Indian banks reported a fairly high sequential rise in gross non-performing assets (GNPAs) in Q2FY15, according to data from Capitaline.
While some lenders, including State Bank of India (SBI), managed to reduce the pace of bad loan addition, others like Punjab National Bank (PNB) continued to see stress in their portfolio.
Data showed that gross NPAs for 40 listed banks stood at Rs 2.72 lakh crore at the end of the September quarter, up 6.3% from June. SBI, which accounts for more than 20% of the system’s bad loans, saw its NPAs grow 0.4% in Q2FY15 to Rs 60,712 crore from Q1FY15.
SBI said it has upgraded its risk-management system to dynamically rate corporates. While, this internal rating was earlier used just once a year, from the September quarter onwards, the bank is examining any account that reports an event that might have a probable impact on credit rating of the borrower. “We also have focused on recovery of written-off accounts,” said Krishna Kumar, MD & group executive.

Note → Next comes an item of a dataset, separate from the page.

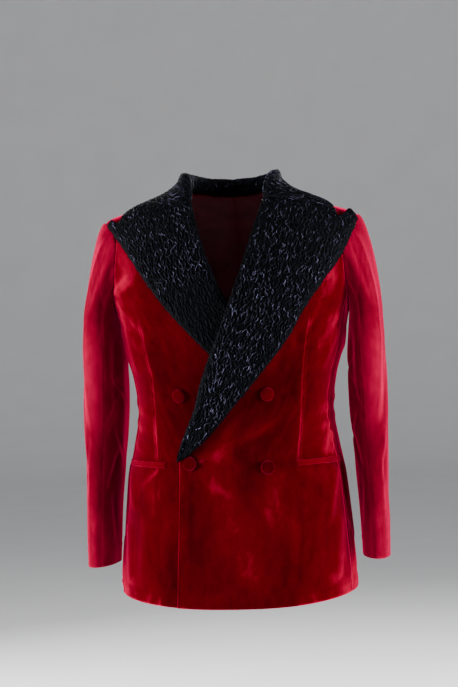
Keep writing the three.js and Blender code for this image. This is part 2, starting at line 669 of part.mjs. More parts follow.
// Cloth-covered buttons, each seated on the front that shows under it
const BUTTONS = [
  { name: 'button_upper_right', x: -86, z: -370, side: -1 },
  { name: 'button_upper_left', x: 68, z: -370, side: 1 },
  { name: 'button_closing', x: -68, z: -489, side: 1 },
  { name: 'button_lower_left', x: 66, z: -498, side: 1 },
];
const BUTTON_PROFILE = [
  [0, 0], [0.3, 0], [0.34, 0.16], [0.8, 0.16], [1, 0.36], [1, 0.6], [0.86, 0.84], [0.5, 0.98], [0, 1],
];
const BUTTON_HIGH = 7;
const BUTTON_SIDES = 14;

for (const button of BUTTONS) {
  const radius = BUTTON_DIAMETER / 2;
  const profile = BUTTON_PROFILE.map(([out, up]) => new THREE.Vector2(out * radius, up * BUTTON_HIGH));
  const geometry = new THREE.LatheGeometry(profile, BUTTON_SIDES);
  const angle = angleAcross(button.x, button.z);
  const lift = button.side > 0 ? LIFTS.left(button.x, button.z) : LIFTS.right(-button.x, button.z);
  const mesh = add(button.name, geometry, VELVET);
  mesh.position.copy(skin(angle, button.z, lift + 0.8));
  mesh.quaternion.setFromUnitVectors(new THREE.Vector3(0, 1, 0), bodyNormal(angle, button.z));
}

export default jacket;
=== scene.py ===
"""Looks of the velvet smoking jacket: every cloth and fur piece is shaped here over its solid.

Lengths inside this script are millimetres until a mesh is made. The front faces -Y, the wearer's
left is +X, and the origin lies midway between the two side-neck points.
"""

import bpy
import numpy as np
from mathutils import Matrix, Vector


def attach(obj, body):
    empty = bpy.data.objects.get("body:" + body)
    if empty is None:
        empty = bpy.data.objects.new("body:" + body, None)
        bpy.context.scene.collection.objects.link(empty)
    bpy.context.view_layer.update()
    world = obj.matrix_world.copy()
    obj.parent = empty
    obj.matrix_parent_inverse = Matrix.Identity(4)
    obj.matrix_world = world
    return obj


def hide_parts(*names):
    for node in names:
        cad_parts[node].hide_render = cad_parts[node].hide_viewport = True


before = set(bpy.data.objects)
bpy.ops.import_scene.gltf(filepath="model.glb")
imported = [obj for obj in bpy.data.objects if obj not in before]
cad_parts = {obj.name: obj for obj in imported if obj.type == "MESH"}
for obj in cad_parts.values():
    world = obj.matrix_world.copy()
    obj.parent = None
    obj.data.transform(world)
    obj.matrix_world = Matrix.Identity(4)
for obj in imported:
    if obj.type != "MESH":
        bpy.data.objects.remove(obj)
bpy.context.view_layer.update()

# The same named sizes as the solids
SHOULDER_Z = -57.0
HEM_Z = -720.0
FRONT_DIP = 20.0
SLEEVE_END_Z = {"left": -664.0, "right": -673.0}
CLOTH = 2.6
FUR = 6.5
SEAM = 1.0
LAYER = 1.2
BUTTON_DIAMETER = 23.0

# Horizontal sections of the body: height, half width, depth to the front and back, squareness
BODY = {
    "z": (0, -28, -57, -95, -140, -190, -235, -290, -340, -400, -460, -520, -600, -680, -745),
    "half": (75, 150, 228, 228.5, 225, 219, 206.5, 197, 183, 176, 185, 196, 203, 210, 213),
    "front": (44, 58, 76, 97, 114, 126, 133, 136, 134, 129, 130, 135, 141, 146, 149),
    "back": (52, 76, 96, 116, 130, 137, 137, 131, 122, 116, 120, 128, 135, 140, 142),
    "power": (2.2, 2.2, 2.25, 2.45, 2.6, 2.6, 2.5, 2.45, 2.4, 2.4, 2.4, 2.4, 2.4, 2.4, 2.4),
}
ARMHOLE = {"z": -142.5, "tall": 85.5, "front": 64.0, "back": 70.0, "power": 2.2}

# Sections of the hanging sleeve: height, reach outwards, inwards, forwards and back, and lean
SLEEVE = {
    "z": (-235, -265, -300, -345, -390, -440, -500, -580, -673),
    "outer": (269, 270.5, 272, 273, 273.5, 273, 272, 271.5, 270.5),
    "inner": (208.5, 206, 203.5, 202, 203, 206, 212, 218, 222),
    "front": (78, 76, 72, 68, 64, 63, 66, 73, 80),
    "back": (88, 91, 94, 95, 93, 86, 77, 64, 50),
    "lean": (2, 4, 6, 8, 9, 9, 8, 6, 5),
}
SLEEVE_POWER = 2.2
SLEEVE_HEAD = 0.3
SLEEVE_DROP = 0.9
SLEEVE_STAND = 1.6
SLEEVE_SEAMS = {"front": 112.0, "back": 248.0}
SEAM_TURN = 0.8

# Front edges and lapel outlines: height, and distance across from the centre
EDGE_LEFT = {
    "z": (0, -14, -34, -90, -143, -217, -300, -353, -400, -430, -464, -480, -492, -745),
    "across": (74.5, 73, 67.5, 50, 34, 10, -22, -42, -55, -68, -83, -88, -87, -96),
}
EDGE_RIGHT = {
    "z": (0, -14, -34, -132, -185, -221, -300, -400, -480, -745),
    "across": (74.5, 73, 67.5, 36, 14, -6, -30, -58, -80, -86),
}
LAPEL_LEFT = {
    "z": (-67, -84, -107, -137, -174, -234, -267, -327, -379, -442, -477, -487),
    "across": (228, 221.5, 211, 195, 169, 128, 110, 64, 20, -33, -73, -88),
}
LAPEL_RIGHT = {
    "z": (-66, -80, -108, -164, -222, -280, -300, -330),
    "across": (217, 207, 184, 145, 101, 48, 28, -2),
}
PEAK_RISE = 0.35
PEAK_SHARE = 0.8
TIP_Z = -480.0
HIDDEN_END_Z = -262.0
LAPEL_REST = 3.6
# From this far across, the lapel runs on straight, and this far back for each step across
LAPEL_TANGENT = 198.0
LAPEL_SLOPE = 0.52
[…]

SBI’s recoveries from written-off assets in Q2FY15 stood at Rs 466 crore, up 10.6% sequentially. The bank also benefited from lower slippages at Rs 7,700 crore compared with Rs 9,932 crore in Q1FY15.
Among private sector lenders, HDFC Bank and Axis Bank saw a sequential rise of 0.5% and 4.3%, respectively, in their gross bad loans.

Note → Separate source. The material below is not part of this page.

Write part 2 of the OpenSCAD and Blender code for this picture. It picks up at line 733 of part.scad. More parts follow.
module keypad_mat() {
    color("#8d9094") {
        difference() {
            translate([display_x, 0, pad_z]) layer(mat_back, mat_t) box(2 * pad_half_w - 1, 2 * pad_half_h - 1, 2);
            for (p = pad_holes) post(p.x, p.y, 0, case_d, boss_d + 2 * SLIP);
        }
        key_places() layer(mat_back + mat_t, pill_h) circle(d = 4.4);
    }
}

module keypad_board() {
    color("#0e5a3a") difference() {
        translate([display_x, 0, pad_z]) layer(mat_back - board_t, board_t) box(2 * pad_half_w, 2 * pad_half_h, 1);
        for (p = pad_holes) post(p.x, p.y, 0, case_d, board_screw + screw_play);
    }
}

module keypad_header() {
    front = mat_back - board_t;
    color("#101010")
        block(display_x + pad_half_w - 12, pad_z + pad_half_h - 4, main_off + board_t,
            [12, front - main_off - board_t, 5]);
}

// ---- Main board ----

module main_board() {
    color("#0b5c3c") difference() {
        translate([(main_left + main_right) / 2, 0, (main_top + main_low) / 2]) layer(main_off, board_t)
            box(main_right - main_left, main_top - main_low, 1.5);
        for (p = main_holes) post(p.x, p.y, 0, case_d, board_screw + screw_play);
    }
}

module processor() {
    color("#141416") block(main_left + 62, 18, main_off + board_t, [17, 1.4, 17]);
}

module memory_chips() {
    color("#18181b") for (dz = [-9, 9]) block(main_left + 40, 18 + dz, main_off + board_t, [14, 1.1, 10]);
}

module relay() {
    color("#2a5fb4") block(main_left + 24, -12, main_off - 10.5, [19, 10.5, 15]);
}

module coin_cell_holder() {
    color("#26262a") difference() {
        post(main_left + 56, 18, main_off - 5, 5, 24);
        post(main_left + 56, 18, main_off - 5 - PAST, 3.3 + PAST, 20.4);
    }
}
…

At ICICI Bank, gross bad loans rose 6.4% q-o-q to Rs 11,547 crore in Q2. Talking to analysts, NS Kannan, executive director, ICICI Bank, said: “There is no specific sectoral pattern; it’s really a company-to-company and a case-to-case basis (situation) and Rs 850 crore is not very big in the overall scheme of things.”
Punjab National Bank (PNB) and Bank of Baroda (BoB) showed a sequential increase of 5.8% and 8%, respectiely, in their gross NPAs during the July-September period.

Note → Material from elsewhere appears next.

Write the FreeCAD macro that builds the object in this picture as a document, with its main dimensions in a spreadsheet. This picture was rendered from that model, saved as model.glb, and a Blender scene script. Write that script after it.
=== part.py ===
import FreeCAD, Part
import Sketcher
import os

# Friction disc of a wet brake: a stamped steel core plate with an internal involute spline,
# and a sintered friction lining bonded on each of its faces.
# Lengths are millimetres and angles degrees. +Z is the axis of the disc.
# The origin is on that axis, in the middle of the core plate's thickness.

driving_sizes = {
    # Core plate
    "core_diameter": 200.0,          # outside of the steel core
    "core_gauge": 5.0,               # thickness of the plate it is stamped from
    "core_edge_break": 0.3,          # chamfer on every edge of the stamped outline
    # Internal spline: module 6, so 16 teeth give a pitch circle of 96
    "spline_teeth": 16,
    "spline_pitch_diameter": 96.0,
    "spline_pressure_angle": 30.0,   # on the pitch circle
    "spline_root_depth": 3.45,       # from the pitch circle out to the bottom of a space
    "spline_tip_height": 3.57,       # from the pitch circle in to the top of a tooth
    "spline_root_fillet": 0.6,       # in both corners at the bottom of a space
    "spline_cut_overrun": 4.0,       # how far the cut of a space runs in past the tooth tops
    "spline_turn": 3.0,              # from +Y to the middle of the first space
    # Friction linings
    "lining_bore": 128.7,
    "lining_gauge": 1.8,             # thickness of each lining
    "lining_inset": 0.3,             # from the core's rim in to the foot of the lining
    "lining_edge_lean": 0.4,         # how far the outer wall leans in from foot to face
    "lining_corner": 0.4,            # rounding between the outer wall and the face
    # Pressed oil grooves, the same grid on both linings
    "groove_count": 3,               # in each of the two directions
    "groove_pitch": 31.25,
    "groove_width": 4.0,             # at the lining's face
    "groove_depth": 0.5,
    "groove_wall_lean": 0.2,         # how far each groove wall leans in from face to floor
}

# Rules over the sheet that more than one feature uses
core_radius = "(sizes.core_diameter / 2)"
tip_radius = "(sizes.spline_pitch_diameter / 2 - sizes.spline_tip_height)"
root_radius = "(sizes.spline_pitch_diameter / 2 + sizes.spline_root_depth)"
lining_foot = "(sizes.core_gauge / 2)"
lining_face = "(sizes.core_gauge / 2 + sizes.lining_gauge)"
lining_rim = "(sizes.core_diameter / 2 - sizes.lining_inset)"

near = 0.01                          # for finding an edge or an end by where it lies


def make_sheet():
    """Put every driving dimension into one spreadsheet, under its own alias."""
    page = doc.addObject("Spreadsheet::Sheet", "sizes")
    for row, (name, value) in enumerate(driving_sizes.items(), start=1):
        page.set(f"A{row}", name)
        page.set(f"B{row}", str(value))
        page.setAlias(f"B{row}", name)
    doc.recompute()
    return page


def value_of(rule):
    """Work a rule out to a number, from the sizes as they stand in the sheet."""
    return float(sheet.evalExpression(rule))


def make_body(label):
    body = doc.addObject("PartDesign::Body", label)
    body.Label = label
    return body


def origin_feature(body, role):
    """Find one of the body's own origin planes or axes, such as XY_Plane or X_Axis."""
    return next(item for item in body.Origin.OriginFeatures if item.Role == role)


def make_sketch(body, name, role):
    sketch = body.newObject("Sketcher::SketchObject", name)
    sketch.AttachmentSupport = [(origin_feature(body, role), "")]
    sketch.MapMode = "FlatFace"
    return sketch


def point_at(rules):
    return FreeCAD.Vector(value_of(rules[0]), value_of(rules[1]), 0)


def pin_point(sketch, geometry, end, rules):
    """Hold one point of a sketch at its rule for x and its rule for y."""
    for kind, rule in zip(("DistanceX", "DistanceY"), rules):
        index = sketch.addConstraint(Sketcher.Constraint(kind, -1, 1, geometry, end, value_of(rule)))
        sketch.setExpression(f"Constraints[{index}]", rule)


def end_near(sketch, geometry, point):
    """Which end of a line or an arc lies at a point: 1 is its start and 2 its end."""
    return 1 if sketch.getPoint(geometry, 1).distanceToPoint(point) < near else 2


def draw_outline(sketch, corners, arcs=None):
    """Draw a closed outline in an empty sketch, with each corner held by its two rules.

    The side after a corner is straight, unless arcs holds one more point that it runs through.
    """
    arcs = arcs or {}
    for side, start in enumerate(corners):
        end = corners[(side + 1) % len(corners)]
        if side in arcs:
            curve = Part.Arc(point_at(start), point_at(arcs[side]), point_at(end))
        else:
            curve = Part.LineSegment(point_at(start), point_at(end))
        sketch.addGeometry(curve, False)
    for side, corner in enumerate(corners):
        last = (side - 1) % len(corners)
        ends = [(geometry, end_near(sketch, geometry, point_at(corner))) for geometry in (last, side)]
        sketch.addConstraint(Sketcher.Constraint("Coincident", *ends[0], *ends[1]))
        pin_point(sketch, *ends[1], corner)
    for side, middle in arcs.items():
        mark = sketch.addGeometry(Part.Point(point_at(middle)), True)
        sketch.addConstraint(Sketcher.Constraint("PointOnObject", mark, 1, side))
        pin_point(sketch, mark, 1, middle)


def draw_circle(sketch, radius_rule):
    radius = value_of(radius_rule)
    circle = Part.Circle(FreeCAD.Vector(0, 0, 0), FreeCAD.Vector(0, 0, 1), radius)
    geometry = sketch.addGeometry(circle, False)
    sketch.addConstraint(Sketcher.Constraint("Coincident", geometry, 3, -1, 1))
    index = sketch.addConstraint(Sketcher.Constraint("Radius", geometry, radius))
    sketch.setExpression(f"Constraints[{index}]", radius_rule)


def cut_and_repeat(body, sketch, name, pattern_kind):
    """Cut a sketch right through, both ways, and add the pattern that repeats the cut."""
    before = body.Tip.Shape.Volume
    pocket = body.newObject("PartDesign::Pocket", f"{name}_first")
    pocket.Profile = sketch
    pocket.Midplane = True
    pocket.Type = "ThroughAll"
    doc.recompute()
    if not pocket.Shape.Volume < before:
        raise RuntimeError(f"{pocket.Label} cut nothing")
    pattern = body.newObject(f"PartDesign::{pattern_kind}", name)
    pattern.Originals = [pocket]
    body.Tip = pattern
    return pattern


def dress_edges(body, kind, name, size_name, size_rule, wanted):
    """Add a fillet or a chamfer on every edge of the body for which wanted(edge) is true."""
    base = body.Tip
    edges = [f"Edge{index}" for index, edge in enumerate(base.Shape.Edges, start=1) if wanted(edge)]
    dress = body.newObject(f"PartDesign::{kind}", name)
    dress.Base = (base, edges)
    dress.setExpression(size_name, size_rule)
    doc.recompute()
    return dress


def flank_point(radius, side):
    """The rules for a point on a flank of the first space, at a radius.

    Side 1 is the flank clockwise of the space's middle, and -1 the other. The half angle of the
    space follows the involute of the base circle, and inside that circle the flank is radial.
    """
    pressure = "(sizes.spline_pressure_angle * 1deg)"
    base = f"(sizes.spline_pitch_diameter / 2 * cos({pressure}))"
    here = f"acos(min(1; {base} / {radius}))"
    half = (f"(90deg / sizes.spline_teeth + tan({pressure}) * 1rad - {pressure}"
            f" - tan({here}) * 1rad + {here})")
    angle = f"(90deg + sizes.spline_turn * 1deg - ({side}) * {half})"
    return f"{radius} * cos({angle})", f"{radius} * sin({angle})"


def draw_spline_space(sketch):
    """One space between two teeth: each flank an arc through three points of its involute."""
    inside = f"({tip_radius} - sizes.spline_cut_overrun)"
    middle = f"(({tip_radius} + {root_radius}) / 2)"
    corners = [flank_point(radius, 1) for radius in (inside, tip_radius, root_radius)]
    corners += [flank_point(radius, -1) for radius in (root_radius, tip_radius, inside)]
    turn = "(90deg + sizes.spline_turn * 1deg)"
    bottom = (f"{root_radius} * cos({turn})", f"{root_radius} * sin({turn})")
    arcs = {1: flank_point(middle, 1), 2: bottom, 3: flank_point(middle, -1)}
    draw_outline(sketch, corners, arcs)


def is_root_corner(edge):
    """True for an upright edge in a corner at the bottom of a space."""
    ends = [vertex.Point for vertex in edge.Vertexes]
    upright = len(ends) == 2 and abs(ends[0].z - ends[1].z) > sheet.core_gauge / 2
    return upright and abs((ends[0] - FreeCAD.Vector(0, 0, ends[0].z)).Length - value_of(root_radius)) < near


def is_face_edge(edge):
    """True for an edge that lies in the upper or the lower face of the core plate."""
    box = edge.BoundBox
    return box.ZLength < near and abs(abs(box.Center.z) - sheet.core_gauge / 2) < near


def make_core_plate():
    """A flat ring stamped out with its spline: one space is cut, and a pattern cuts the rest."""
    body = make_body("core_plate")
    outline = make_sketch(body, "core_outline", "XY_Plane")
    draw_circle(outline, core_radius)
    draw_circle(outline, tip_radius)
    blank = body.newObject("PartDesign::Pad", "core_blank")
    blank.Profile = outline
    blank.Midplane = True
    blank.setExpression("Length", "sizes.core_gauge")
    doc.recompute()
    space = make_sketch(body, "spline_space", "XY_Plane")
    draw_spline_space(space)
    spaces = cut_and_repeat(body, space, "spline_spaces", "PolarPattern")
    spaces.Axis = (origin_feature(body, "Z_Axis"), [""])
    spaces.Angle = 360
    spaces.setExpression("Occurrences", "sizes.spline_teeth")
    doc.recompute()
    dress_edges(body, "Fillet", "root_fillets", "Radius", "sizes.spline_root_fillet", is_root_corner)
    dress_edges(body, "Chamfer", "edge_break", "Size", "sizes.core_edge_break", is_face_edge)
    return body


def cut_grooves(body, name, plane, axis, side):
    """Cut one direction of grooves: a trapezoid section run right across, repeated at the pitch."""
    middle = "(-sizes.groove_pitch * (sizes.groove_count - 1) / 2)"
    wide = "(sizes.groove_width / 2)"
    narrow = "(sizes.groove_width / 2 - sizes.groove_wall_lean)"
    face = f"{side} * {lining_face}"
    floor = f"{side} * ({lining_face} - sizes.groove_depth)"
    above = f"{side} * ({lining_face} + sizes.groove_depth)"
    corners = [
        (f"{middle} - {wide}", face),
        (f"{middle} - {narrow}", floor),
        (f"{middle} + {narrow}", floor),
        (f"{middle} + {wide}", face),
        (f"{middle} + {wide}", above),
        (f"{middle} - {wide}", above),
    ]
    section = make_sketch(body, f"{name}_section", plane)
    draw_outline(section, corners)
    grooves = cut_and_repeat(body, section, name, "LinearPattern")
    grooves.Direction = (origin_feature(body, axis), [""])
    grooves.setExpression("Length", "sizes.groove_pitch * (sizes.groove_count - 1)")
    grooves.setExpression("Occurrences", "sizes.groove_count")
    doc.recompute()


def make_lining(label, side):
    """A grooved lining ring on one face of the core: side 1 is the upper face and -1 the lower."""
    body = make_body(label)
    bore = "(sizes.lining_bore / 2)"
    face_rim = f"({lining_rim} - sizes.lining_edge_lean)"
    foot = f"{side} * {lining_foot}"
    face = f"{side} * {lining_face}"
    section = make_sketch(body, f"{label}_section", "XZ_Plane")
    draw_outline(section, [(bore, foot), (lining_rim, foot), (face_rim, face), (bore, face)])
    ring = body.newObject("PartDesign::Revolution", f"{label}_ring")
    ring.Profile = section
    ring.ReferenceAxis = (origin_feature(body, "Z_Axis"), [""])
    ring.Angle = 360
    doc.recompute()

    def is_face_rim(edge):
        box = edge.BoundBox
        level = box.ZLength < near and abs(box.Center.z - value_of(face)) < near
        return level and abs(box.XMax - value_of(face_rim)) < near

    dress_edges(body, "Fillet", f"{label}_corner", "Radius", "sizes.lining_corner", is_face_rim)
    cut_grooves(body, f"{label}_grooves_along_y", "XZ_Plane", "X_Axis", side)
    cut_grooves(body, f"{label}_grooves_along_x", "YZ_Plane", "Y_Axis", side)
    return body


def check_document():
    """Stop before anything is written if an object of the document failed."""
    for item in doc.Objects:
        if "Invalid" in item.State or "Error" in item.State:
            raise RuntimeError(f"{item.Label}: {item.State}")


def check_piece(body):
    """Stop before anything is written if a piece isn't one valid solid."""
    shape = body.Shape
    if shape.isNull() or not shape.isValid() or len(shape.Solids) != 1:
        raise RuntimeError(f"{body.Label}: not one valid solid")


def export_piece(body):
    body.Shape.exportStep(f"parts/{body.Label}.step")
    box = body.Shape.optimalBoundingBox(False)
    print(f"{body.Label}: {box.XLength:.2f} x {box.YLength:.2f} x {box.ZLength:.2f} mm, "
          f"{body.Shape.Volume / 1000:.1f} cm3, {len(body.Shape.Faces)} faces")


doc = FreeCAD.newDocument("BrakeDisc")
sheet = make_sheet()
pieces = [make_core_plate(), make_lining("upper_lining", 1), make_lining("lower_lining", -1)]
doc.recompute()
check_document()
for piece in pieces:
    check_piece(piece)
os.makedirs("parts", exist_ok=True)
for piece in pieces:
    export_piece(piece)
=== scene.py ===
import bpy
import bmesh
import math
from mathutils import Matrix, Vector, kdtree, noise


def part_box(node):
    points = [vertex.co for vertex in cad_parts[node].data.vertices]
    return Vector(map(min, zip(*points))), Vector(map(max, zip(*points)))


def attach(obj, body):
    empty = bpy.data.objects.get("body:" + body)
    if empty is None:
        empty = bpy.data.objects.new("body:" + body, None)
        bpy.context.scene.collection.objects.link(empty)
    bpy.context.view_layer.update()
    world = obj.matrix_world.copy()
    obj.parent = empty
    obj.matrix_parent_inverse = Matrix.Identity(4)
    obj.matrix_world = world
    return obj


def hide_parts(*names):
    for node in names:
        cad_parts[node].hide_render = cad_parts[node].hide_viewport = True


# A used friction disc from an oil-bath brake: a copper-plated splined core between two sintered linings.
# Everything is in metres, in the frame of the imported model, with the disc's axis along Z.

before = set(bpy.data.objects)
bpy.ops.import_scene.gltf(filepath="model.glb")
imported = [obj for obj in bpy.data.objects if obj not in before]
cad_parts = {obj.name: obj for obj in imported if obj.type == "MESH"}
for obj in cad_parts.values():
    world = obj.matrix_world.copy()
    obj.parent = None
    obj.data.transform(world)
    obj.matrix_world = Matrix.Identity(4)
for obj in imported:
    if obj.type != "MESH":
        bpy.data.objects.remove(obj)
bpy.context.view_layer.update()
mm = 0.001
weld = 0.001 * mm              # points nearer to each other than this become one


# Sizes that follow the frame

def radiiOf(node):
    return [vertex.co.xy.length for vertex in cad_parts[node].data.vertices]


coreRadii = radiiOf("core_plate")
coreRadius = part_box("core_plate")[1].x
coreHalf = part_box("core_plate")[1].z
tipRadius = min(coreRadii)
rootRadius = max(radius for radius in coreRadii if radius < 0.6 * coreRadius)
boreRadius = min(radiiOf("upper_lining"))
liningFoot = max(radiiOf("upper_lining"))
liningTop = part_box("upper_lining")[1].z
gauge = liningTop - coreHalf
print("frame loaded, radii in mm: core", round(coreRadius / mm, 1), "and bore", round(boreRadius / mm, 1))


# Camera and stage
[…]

In a recent report, JPMorgan had said it expected asset quality concerns at PNB to persist in the medium term. The bank’s gross NPAs rose to Rs 20,752 crore because upgradation to the standard category almost halved q-o-q to Rs 724 crore.
For a sample of 40 banks, Q2FY15 saw a slower growth in NPAs than the 10.3% q-o-q growth seen in Q2FY14. However, this could change from April next year, as all fresh restructured assets will be classified as sub-standard and not standard.
Currently, banks need to provide for 5% of the outstanding value of the loan in case of a restructured account. However, a sub-standard account attracts higher provisioning at 15% for the secured exposure and 25% for the unsecured part.
Another reason for ICICI Bank seeing a rise in bad loans in Q2 was slippages from the restructured book. The lender saw a gross addition of NPAs to the tune of Rs 1,693 crore in Q2; out of that, Rs 800 crore was due to slippages from restructured assets.
“The management explained that a single account contributed a large proportion to slippage from restructured loans. While slippage was higher than guidance, fresh restructuring was lower,” Standard chartered Equity Research analysts Mahrukh wrote in a post-result note.
According to analysts, lenders have turned in a mixed performance on the NPA front. “We expect some vulnerability from higher stress creation in H2FY15 as economic activity continues to be modest,” said a note from IDFC Institutional Securities.